Sunday, 14 April 2013

AUTHOR INTERVIEW - JEFFREY BOLDEN



What is your name, where were you born and where do you live now?
My name is Jeffrey Bolden, born in San Diego, CA, currently residing in Gulfport, MS.

Did you always want to be a writer? If not what did you want to be?
No, if I’m completely honest with myself, I, like a lot of people was lost when it came to the future. I mean even for a normal teenager, the future seems, I don’t know, far I guess. You feel like you can do anything. There was a time I wanted to be the first black president, like ten years before Obama. Before that, I wanted to be an engineer. No matter what I did, I always knew that I wanted to be great at something. A legend. So when I wanted to be a rapper (still kind of do, not going to lie) I knew I wanted to be the best at it, and I knew I was the best at it. Still am. But I knew it took money to rap, and I thought I could write and publish a book or two to get start up money. Bad News, Good News was the first line of cocaine that led to the addiction of poetry and prose.

When did you first consider yourself as a "writer"?
I first knew I was a writer, a real writer not when I when I first held my book in my hand, it was when I realized I couldn’t go a whole day without writing without getting withdrawals. It’s like the first step to recovery is admitting you’re an addict, that was the day I had to admit I was a writer.

Did it take a long time to get your first book published?
Not really, after I put it together, maybe a month later I put it out there.

What is the name of your latest book, and if you had to summarise it in less than 20 words what would you say?
 I can summarize Book Of Soul in one word. Honesty.

How long does it usually take you to write a book, from the original idea to finishing writing it?
Depends really but I’ve been finding as of late, I can write a book in a quarter of a  year, matter of fact I should say a novella size book, and that’s me working on two or three different projects at the same time so probably three to four months of constant and I pretty much have it done.

Which of your books were easier/harder to write than the others?
The Children of the Night series which hasn’t been picked up yet was a daunting task to write, taking almost a year each, save Brand New Eyes or the finale. But those books were my Atlas Shrugged in a sense. They were meant to say a lot more than what was on the page, where as all of my other books were pretty much straight forward. Like Echoes of Silence is clearly a book on the wavelength of Brokeback Mountain meets Let Me In. Simple. A girl falls in love with a girl but also in love with a demon. It’s also about how people focus so much on labels, and really in respect to the main character, I never mention once that she’s gay because she’s not. But that was a simple message. The Children of the Night series does not contain simple messages i.e the hardest books for me to write.

What can we expect from you in the future?  ie More books of the same genre? Books of a different genre?
I can’t tell you what to expect, I don’t even know. That’s the fun in writing really.

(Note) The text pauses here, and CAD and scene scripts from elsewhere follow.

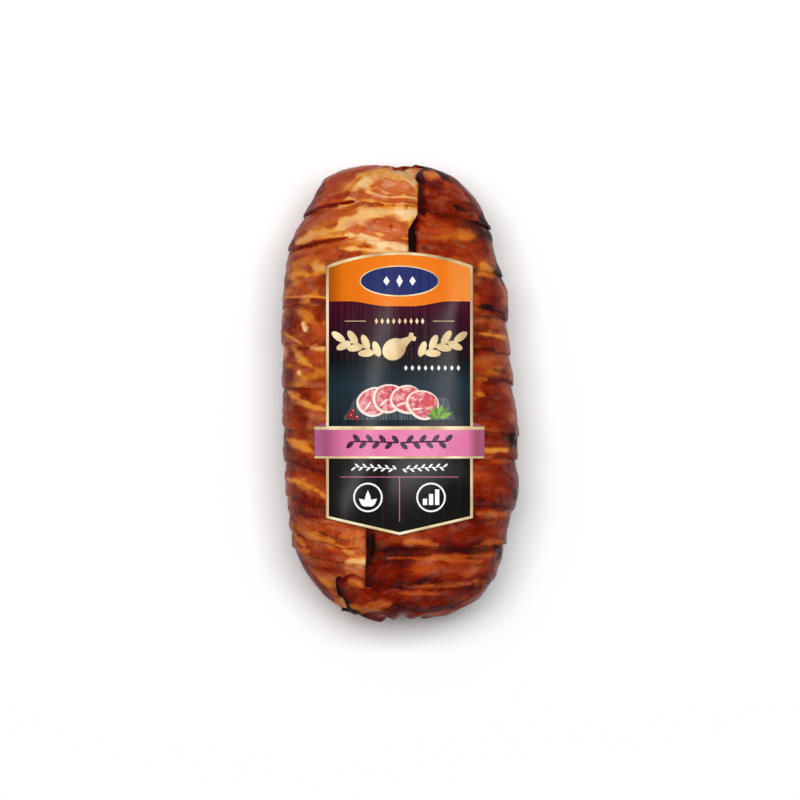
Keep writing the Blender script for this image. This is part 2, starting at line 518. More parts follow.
# %% The section of a rasher, and its way round the ham
NEAR, FAR, ACROSS = ((0.52, 1.3, 0.55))
COLUMNS = 30
NOSE, NOSE_FOOT, RIM, UNDERCUT = 1.0, 2.4, 2.5, 8.4
TIP_ROUND, TIP_CLOSE = 9, 1.6
NARROWED = {1: 0.05, 2: 0.12, 9: 0.05, 10: 0.05, 11: 0.05}
STRAIGHT_TIPS = {
    1: (8.3, 6.6), 2: (4.0, 8.6), 3: (6.0, 6.0), 9: (-15.4, -14.6), 10: (-15.8, -15.4), 11: (-26.0, -29.5),
}


def nearest_column(turn):
    """The turn of the nearest column of the solids, because their rashers start and end on one."""
    return round(turn * 2 * COLUMNS) / (2 * COLUMNS)


def upper_side(number, w, width):
    """Height of a rasher's upper side, w mm from its free edge."""
    if number == 1:
        crown = 0.5 * smooth(width - RIM, 0.5 * width, w) + 0.8 * smooth(0.5 * width, 1.2, w)
        return 1.1 + 1.5 * rounded(width - w, RIM) + crown
    margin = 0.8 + 1.4 * np.clip((width + LAP - w) / (LAP - 0.8), 0, 1)
    if number == RASHERS:
        return mix(1.1, margin + 0.9 * smooth(width + 0.8, 0.6 * width, w), rounded(w, RIM))
    return margin + 0.9 * smooth(width + 0.8, 0.5 * width, w) + 0.4 * smooth(0.5 * width, 1.2, w)


def lower_side(number, w, width):
    """Height of its lower side, which rises to the foot of the rounded free edge."""
    if number == RASHERS:
        return mix(END_GAP, GAP, smooth(width, width + LAP, w))
    base = END_GAP if number == 1 else GAP
    return base + (NOSE_FOOT - base) * np.clip((UNDERCUT - w) / UNDERCUT, 0, 1) ** 0.8


def turn_at(t, x):
    """The turn of the place on top with this t and this x, in mm."""
    turns = np.linspace(-0.2, 0.2, 160)
    return np.array([np.interp(-b, -meat_point(np.full(160, a), turns)[:, 0], turns) for a, b in zip(t, x)])


def tip_shift(number, t, last):
    """How much turn to add at the tip, so that it lies at a chosen x, in mm, instead of at one turn."""
    if number not in STRAIGHT_TIPS:
        return np.zeros_like(t)
    low_x, high_x = STRAIGHT_TIPS[number]
    wanted = mix(low_x, high_x, smooth(0.45, 0.6, (t - t.min()) / np.ptp(t)))
    return turn_at(t, wanted) + 1 - last


def start_shift(number, t, first):
    """The same for the pale end, which must reach well under a tip that was moved to the right."""
    if number not in STRAIGHT_TIPS or STRAIGHT_TIPS[number][0] < 0:
        return np.zeros_like(t)
    return np.minimum(turn_at(t, np.full(t.shape, STRAIGHT_TIPS[number][0] + 8.0)) - first, 0)


def sections(number, turn, width):
    """w and h of the points of every section, and how many of them are on the upper side."""
    start = width + (0 if number == 1 else LAP)
    stop = 0.0 if number == RASHERS else NOSE
    count = int(start.mean() / ACROSS)
    w_out = mix(start, stop, np.linspace(0, 1, count))
    h_out = upper_side(number, w_out, width)
    nose = np.array([])
    if number < RASHERS:
        nose = np.radians([60, 30, 0, -30, -60])
        dented = np.clip(2.4 * rough(turn * GIRTH / 15, number * 3.3, 0, 113, 2), 0, 1)
        h_out = h_out - 0.75 * dented * smooth(5, 0.5, w_out)
    w_nose = NOSE - NOSE * np.cos(nose) * np.ones_like(turn)
    h_nose = mix(NOSE_FOOT, h_out[:, -1:], 0.5 + 0.5 * np.sin(nose))
    w_in = mix(stop, start, np.linspace(0, 1, 16) ** 1.2)
    h_in = lower_side(number, w_in, width)
    return np.hstack([w_out, w_nose, w_in]), np.hstack([h_out, h_nose, h_in]), count + len(nose)


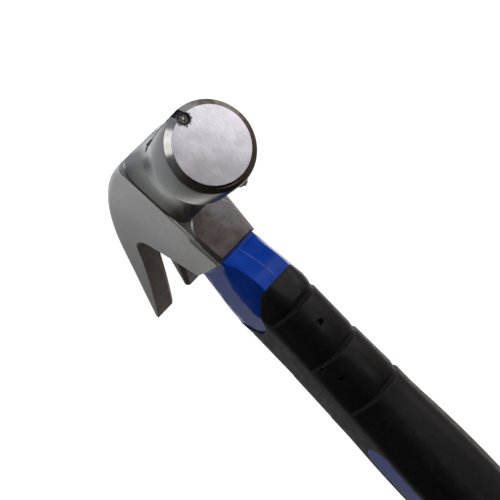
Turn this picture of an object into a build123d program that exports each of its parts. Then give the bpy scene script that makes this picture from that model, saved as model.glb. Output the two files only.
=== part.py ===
from build123d import *
from math import cos, pi, radians, sin, sqrt, tan
import os

# A 16 oz claw hammer with a fibreglass core handle. Millimetres.
# Every shape is drawn from the point where the poll axis crosses the handle axis: +X runs to the
# striking face, +Z to the top of the head and -Z down the handle. save() lifts the finished pieces
# so that the middle of the flat butt end is the origin.

# Driving dimensions
OVERALL_LENGTH = 330.0        # top of the head to the butt
HEAD_TOP = 16.0               # poll axis to the top of the eye
HEAD_BOTTOM = -32.0           # poll axis to the bottom of the eye
FACE_X = 60.2                 # striking face from the handle axis
CLAW_TIP_X = -78.6            # claw tips from the handle axis
FACE_RADIUS = 12.7
BELL_RADIUS = 15.1
CHEEK_HALF_WIDTH = 12.7       # at the top of the eye
CHEEK_DRAFT = 0.079           # how fast the cheeks close in going down, mm per mm
TIP_HALF_WIDTH = 14.2         # across the outsides of the two claw tips
CLAW_SLOPE = 43.0             # degrees below level, along the straight end of the claw
BUTT_Z = HEAD_TOP - OVERALL_LENGTH

# Head: poll and neck
CHAMFER_LENGTH = 1.8          # along the poll, between the face and the bell
BELL_BACK_X = 43.5
BELL_STEP = 0.25              # drop from the bell to the neck
CREASE_TOP_X = 14.9           # front edge of the cheek at the top of the head
CREASE_BOTTOM_X = 12.2        # and at the bottom of the eye
FACET_X = 13.7                # ground flat on the front of the eye
FACET_HALF_WIDTH = 8.5
FACET_ARCH_Z = -20.0          # the straight sides of the flat end here and its arch begins
FACET_TOP_Z = -12.8

# Head: eye and claw outline
CROWN_START_X = 9.0           # the top turns down towards the claw from here
CROWN_RADIUS = 80.0
CORNER_RADIUS = 3.4           # between the top and the cheeks, over the eye
TIP_CORNER_RADIUS = 1.2       # and at the claw tips
FLARE_START_X = -10.0         # the claw widens from here to its tips
EYE_BACK_X = -14.4            # back of the eye at its bottom
HEEL_RADIUS = 2.5             # rounding there
ARCH_X = -28.5                # where the back of the eye meets the underside of the claw
ARCH_Z = -5.0
ARCH_RADIUS = 7.0
CLAW_BOW = 1.6                # the underside of the claw bulges down by this much at mid length
TIP_THICKNESS = 1.6
SLOT_APEX_X = -31.0
SLOT_TIP_HALF_WIDTH = 4.4
SLOT_APEX_RADIUS = 1.1
SLOT_BEVEL = 4.2              # width of the thinned edge along the slot
SLOT_BEVEL_SLOPE = 0.9
SLOT_BEVEL_TAPER = 0.75       # share of the width lost by the tips

# Eye hole, rod and resin
ROD_X = 17.0                  # rod section along X
ROD_Y = 10.6
EYE_GAP = 1.1                 # resin between the rod and the bottom of the eye
EYE_FLARE = 1.2               # the eye opens by this much on each side at the top
DAM_HEIGHT = 3.0
ROD_TOP = 13.0                # rod and resin end level, a little under the top of the head
ROD_BOTTOM = BUTT_Z + 36.0

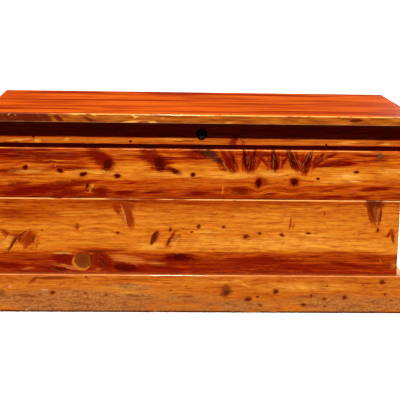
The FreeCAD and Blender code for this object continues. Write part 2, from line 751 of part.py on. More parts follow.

Do you have plans for a new book? Is this book part of a series?
I’ve decided to just write until the books I’ve already written find publishing homes or start on their own journey. It’s like how a parent may feel once the child is old enough to gain a certain independence going to their first day of school, and they may want another child. That’s how I feel. Right now, I’m still breast-feeding and changing diapers, but one of my books is learning how to walk, I can feel it.